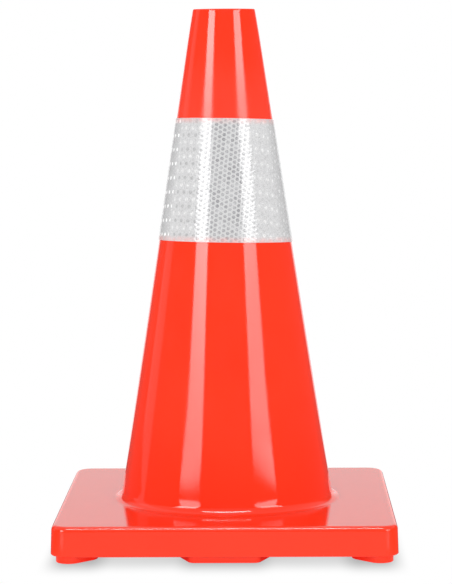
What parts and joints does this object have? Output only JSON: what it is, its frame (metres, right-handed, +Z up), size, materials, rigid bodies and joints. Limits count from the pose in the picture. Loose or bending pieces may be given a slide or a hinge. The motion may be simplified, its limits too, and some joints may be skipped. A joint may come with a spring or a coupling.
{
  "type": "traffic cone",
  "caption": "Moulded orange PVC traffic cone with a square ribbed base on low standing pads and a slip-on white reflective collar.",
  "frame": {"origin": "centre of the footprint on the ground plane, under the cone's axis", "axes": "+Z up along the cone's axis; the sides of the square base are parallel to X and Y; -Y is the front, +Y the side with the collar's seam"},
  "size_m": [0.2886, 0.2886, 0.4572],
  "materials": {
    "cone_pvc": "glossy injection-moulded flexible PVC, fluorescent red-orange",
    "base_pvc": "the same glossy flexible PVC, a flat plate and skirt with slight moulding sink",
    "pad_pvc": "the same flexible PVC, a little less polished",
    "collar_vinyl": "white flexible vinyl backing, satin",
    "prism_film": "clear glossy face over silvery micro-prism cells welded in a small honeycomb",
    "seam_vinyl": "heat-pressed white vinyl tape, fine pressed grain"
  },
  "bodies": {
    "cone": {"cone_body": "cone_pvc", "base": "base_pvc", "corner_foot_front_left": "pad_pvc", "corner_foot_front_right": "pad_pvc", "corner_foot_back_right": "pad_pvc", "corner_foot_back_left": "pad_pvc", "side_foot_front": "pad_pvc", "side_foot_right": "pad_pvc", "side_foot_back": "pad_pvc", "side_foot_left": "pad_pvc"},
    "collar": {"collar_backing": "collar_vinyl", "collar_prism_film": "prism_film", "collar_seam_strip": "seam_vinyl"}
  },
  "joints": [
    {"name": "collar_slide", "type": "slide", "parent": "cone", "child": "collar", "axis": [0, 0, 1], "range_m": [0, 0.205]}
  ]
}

========================================

▶ Directions for this task: Give an exact copy of all the data shown above.

▶ Solved problem:
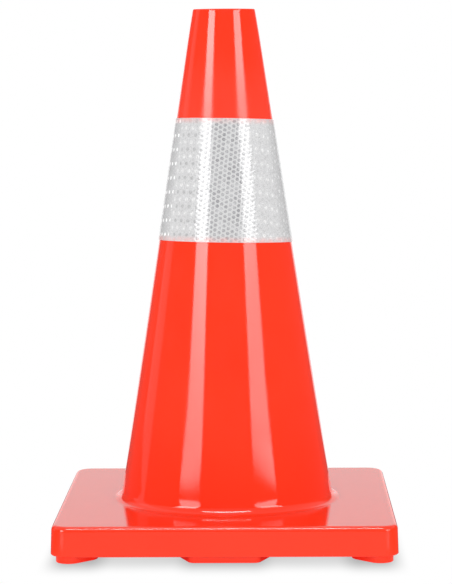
What parts and joints does this object have? Output only JSON: what it is, its frame (metres, right-handed, +Z up), size, materials, rigid bodies and joints. Limits count from the pose in the picture. Loose or bending pieces may be given a slide or a hinge. The motion may be simplified, its limits too, and some joints may be skipped. A joint may come with a spring or a coupling.
{
  "type": "traffic cone",
  "caption": "Moulded orange PVC traffic cone with a square ribbed base on low standing pads and a slip-on white reflective collar.",
  "frame": {"origin": "centre of the footprint on the ground plane, under the cone's axis", "axes": "+Z up along the cone's axis; the sides of the square base are parallel to X and Y; -Y is the front, +Y the side with the collar's seam"},
  "size_m": [0.2886, 0.2886, 0.4572],
  "materials": {
    "cone_pvc": "glossy injection-moulded flexible PVC, fluorescent red-orange",
    "base_pvc": "the same glossy flexible PVC, a flat plate and skirt with slight moulding sink",
    "pad_pvc": "the same flexible PVC, a little less polished",
    "collar_vinyl": "white flexible vinyl backing, satin",
    "prism_film": "clear glossy face over silvery micro-prism cells welded in a small honeycomb",
    "seam_vinyl": "heat-pressed white vinyl tape, fine pressed grain"
  },
  "bodies": {
    "cone": {"cone_body": "cone_pvc", "base": "base_pvc", "corner_foot_front_left": "pad_pvc", "corner_foot_front_right": "pad_pvc", "corner_foot_back_right": "pad_pvc", "corner_foot_back_left": "pad_pvc", "side_foot_front": "pad_pvc", "side_foot_right": "pad_pvc", "side_foot_back": "pad_pvc", "side_foot_left": "pad_pvc"},
    "collar": {"collar_backing": "collar_vinyl", "collar_prism_film": "prism_film", "collar_seam_strip": "seam_vinyl"}
  },
  "joints": [
    {"name": "collar_slide", "type": "slide", "parent": "cone", "child": "collar", "axis": [0, 0, 1], "range_m": [0, 0.205]}
  ]
}